The above-mentioned method may further include the step of connecting a current supply circuit between the output terminals of the first voltage amplifying circuit and the first power source terminal. The current supply circuit is configured to bypass currents output from the respective output terminals of the first voltage amplifying circuit to the first power source terminal so as to supply currents to the first voltage amplifying circuit.
The current supply circuit may include a pair of transistors having control electrodes to which a third predetermined constant voltage is applied and bypassing the corresponding currents output from of the first voltage amplifying circuit to the first power source terminal.
The above-mentioned method may further includes the following steps. The providing step provides a current supply circuit. The connecting step connects input terminals of the current supply circuit to corresponding of the output terminals of the first voltage amplifying circuit. The connecting step connects output terminals of the current supply circuit to input terminals of corresponding of the first and second current mirror circuits. In this method, the current supply circuit supplies currents to the first voltage amplifying circuit when the second differential pair circuit stops its operation by bypassing the currents output from the respective output terminals of the first voltage amplifying circuit to the first power source terminals via corresponding of the first and second current mirror circuits.

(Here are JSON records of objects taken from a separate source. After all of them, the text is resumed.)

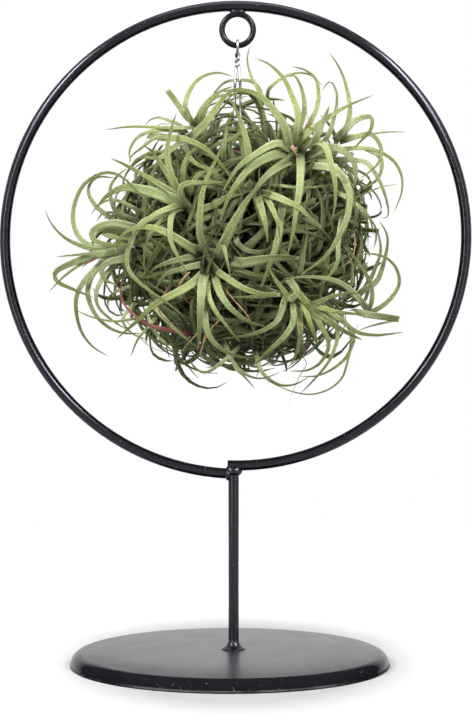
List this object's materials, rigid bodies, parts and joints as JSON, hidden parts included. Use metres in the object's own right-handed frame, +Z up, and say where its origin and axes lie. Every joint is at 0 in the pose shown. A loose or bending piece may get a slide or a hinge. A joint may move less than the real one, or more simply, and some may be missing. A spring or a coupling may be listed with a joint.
{
  "type": "air plant holder",
  "caption": "Black wire hoop on a stem and a round pressed base, with an eye ring under its top where a ball of air plants hangs on a looped, twisted wire.",
  "frame": {"origin": "middle of the overall width and depth, on the surface that the base stands on", "axes": "+Z up along the stem; the hoop lies in the X-Z plane, and -Y faces the viewer of the front"},
  "size_m": [0.2356, 0.161, 0.3324],
  "materials": {
    "black_coating": "satin",
    "bright_wire": "polished",
    "plant_stem": "matte",
    "leaf": "matte"
  },
  "bodies": {
    "stand": {"base_plate": "black_coating", "stem_rod": "black_coating", "stem_foot_weld": "black_coating", "hoop": "black_coating", "hoop_weld": "black_coating", "hanging_ring": "black_coating", "ring_weld": "black_coating"},
    "hanger": {"hanger_wire": "bright_wire"},
    "plant": {"stem_knot": "plant_stem", "rosette_01": "leaf", "rosette_02": "leaf", "rosette_03": "leaf", "rosette_04": "leaf", "rosette_05": "leaf", "rosette_06": "leaf", "rosette_07": "leaf", "rosette_08": "leaf", "rosette_09": "leaf", "rosette_10": "leaf", "rosette_11": "leaf", "rosette_12": "leaf", "rosette_13": "leaf", "rosette_14": "leaf", "rosette_15": "leaf", "rosette_16": "leaf", "rosette_17": "leaf", "rosette_18": "leaf", "rosette_19": "leaf", "rosette_20": "leaf"}
  },
  "joints": [
    {"name": "hanger_swing", "type": "hinge", "parent": "stand", "child": "hanger", "pos_m": [0.0009, 0, 0.31025], "axis": [1, 0, 0], "range_deg": [-60, 60]},
    {"name": "plant_turn", "type": "hinge", "parent": "hanger", "child": "plant", "pos_m": [0.0009, 0, 0.2152], "axis": [0, 0, 1], "range_deg": [-90, 90]}
  ]
}
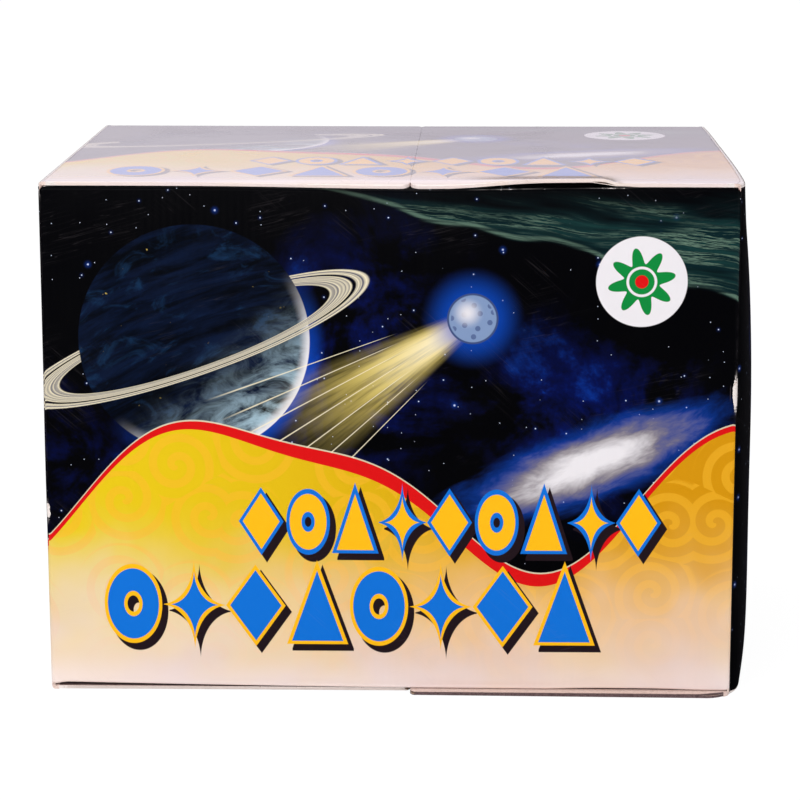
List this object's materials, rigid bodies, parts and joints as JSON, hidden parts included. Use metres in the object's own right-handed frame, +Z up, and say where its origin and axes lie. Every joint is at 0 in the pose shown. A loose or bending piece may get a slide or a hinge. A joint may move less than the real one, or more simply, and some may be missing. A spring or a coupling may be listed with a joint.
{
  "type": "printed corrugated carton",
  "caption": "Closed corrugated carton with swollen printed walls, outer flaps that swing out and inner flaps that swing in at both ends.",
  "frame": {"origin": "middle of the base, on the floor", "axes": "+X right along the front, +Y from the front to the back, +Z up"},
  "size_m": [0.325, 0.2289, 0.226],
  "materials": {
    "printed_board": "gloss printed liner",
    "plain_board": "matt brown liner"
  },
  "bodies": {
    "sleeve": {"front_wall": "printed_board", "back_wall": "printed_board", "left_wall": "printed_board", "right_wall": "printed_board", "glue_lap": "plain_board"},
    "top_outer_flap_left": {"top_outer_flap_left": "printed_board"},
    "top_outer_flap_right": {"top_outer_flap_right": "printed_board"},
    "top_inner_flap_front": {"top_inner_flap_front": "plain_board"},
    "top_inner_flap_back": {"top_inner_flap_back": "plain_board"},
    "bottom_outer_flap_left": {"bottom_outer_flap_left": "printed_board"},
    "bottom_outer_flap_right": {"bottom_outer_flap_right": "printed_board"},
    "bottom_inner_flap_front": {"bottom_inner_flap_front": "plain_board"},
    "bottom_inner_flap_back": {"bottom_inner_flap_back": "plain_board"}
  },
  "joints": [
    {"name": "top_outer_flap_left_fold", "type": "hinge", "parent": "sleeve", "child": "top_outer_flap_left", "pos_m": [-0.15, 0, 0.226], "axis": [0, -1, 0], "range_deg": [0, 210]},
    {"name": "top_outer_flap_right_fold", "type": "hinge", "parent": "sleeve", "child": "top_outer_flap_right", "pos_m": [0.15, 0, 0.226], "axis": [0, 1, 0], "range_deg": [0, 210]},
    {"name": "top_inner_flap_front_fold", "type": "hinge", "parent": "sleeve", "child": "top_inner_flap_front", "pos_m": [0, -0.1069, 0.2225], "axis": [-1, 0, 0], "range_deg": [0, 75]},
    {"name": "top_inner_flap_back_fold", "type": "hinge", "parent": "sleeve", "child": "top_inner_flap_back", "pos_m": [0, 0.1069, 0.2225], "axis": [1, 0, 0], "range_deg": [0, 75]},
    {"name": "bottom_outer_flap_left_fold", "type": "hinge", "parent": "sleeve", "child": "bottom_outer_flap_left", "pos_m": [-0.15, 0, 0], "axis": [0, 1, 0], "range_deg": [0, 210]},
    {"name": "bottom_outer_flap_right_fold", "type": "hinge", "parent": "sleeve", "child": "bottom_outer_flap_right", "pos_m": [0.15, 0, 0], "axis": [0, -1, 0], "range_deg": [0, 210]},
    {"name": "bottom_inner_flap_front_fold", "type": "hinge", "parent": "sleeve", "child": "bottom_inner_flap_front", "pos_m": [0, -0.1069, 0.0035], "axis": [1, 0, 0], "range_deg": [0, 75]},
    {"name": "bottom_inner_flap_back_fold", "type": "hinge", "parent": "sleeve", "child": "bottom_inner_flap_back", "pos_m": [0, 0.1069, 0.0035], "axis": [-1, 0, 0], "range_deg": [0, 75]}
  ]
}
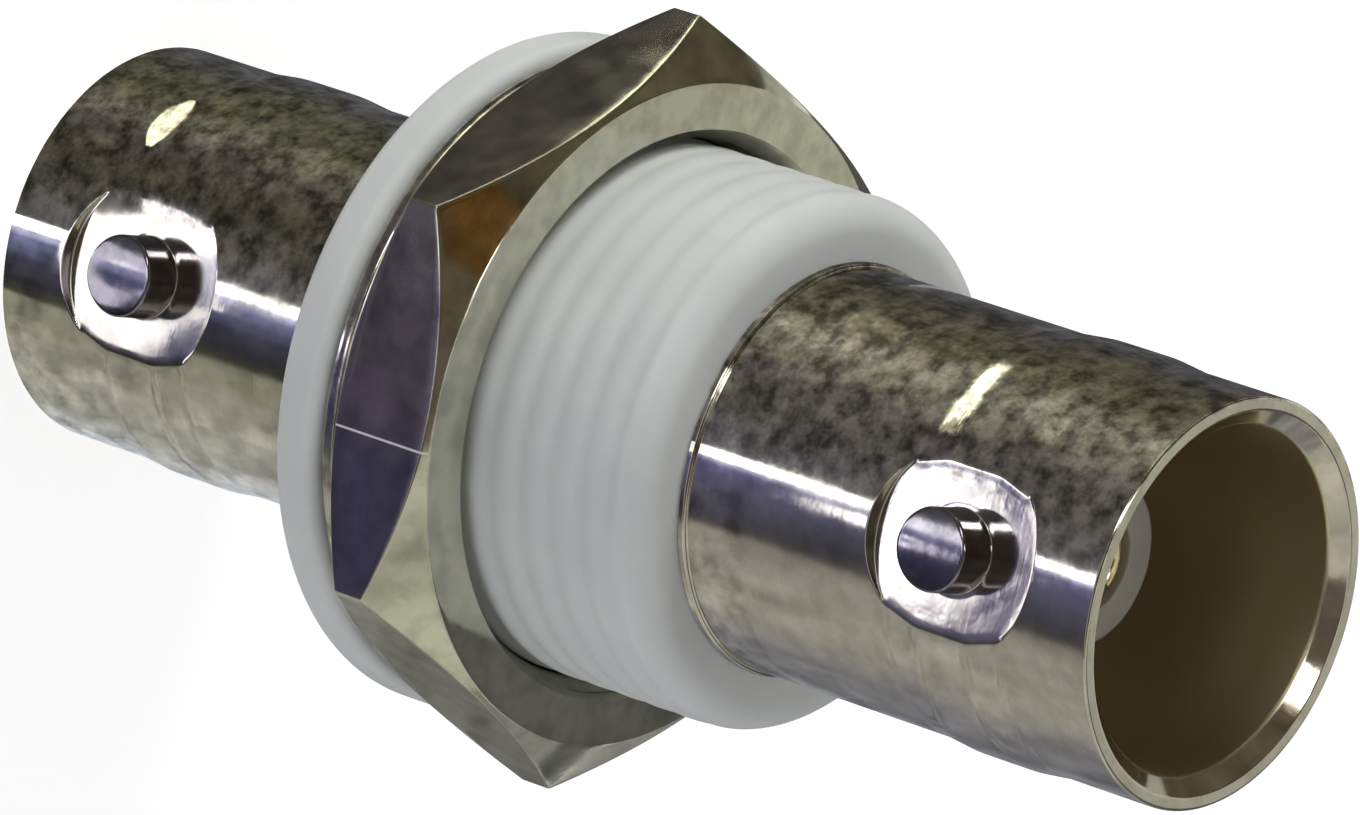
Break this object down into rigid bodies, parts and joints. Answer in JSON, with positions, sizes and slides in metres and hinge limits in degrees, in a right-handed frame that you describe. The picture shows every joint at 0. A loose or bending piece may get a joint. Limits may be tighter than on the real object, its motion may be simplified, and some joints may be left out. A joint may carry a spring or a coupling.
{
  "type": "bnc connector",
  "caption": "Insulated bulkhead adapter with a bayonet socket at each end, a threaded bush, a lock washer and a hexagon nut.",
  "frame": {"origin": "centre of the rear mouth's rim, on which the part stands", "axes": "+Z along the connector's axis towards the front mouth, the lugs along +Y and -Y, two corners of the nut near +X and -X"},
  "size_m": [0.0184, 0.0164, 0.0334],
  "materials": {
    "shell_nickel": "nickel plate, semi-bright with slight mottling",
    "bush_nylon": "moulded natural white plastic",
    "dielectric": "smooth off-white plastic",
    "contact_gold": "gold plated",
    "washer_steel": "nickel plated sheet",
    "nut_nickel": "nickel plate"
  },
  "bodies": {
    "connector": {"rear_shell": "shell_nickel", "front_shell": "shell_nickel", "insulating_bush": "bush_nylon", "rear_dielectric": "dielectric", "front_dielectric": "dielectric", "centre_contact": "contact_gold"},
    "washer": {"lock_washer": "washer_steel"},
    "nut": {"hex_nut": "nut_nickel"}
  },
  "joints": [
    {"name": "washer_slide", "type": "slide", "parent": "connector", "child": "washer", "axis": [0, 0, 1], "range_m": [0, 0.00454]},
    {"name": "nut_turn", "type": "hinge", "parent": "washer", "child": "nut", "pos_m": [0, 0, 0.015], "axis": [0, 0, 1], "range_deg": [0, 1800]}
  ],
  "couplings": [
    {"joint": "washer_slide", "follows": "nut_turn", "m_per_rad": 0.00014435}
  ]
}
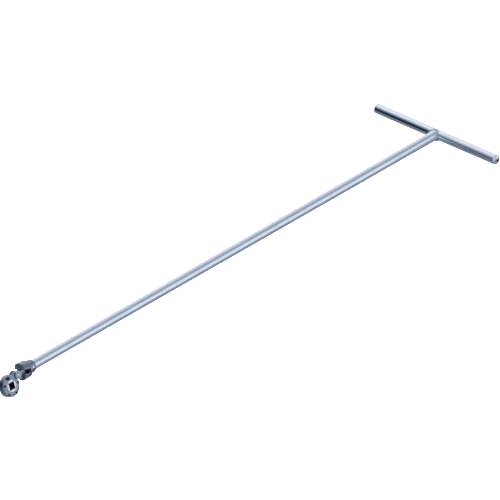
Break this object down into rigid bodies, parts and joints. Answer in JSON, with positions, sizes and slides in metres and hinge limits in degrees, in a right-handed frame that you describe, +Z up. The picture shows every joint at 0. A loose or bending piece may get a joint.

The current supply circuit may include a pair of transistors having control electrodes to which a fourth predetermined constant voltage is applied, and connected between the output terminals of the first voltage amplifying circuit and the input terminals of corresponding of the first and second current mirror circuits.
The fourth predetermined voltage may be a voltage to turn on the transistors of the current supply circuit when the second differential pair circuit stops its operation.
The above-mentioned method may further include the step of providing an output circuit for amplifying the voltages output from the first and second output terminals.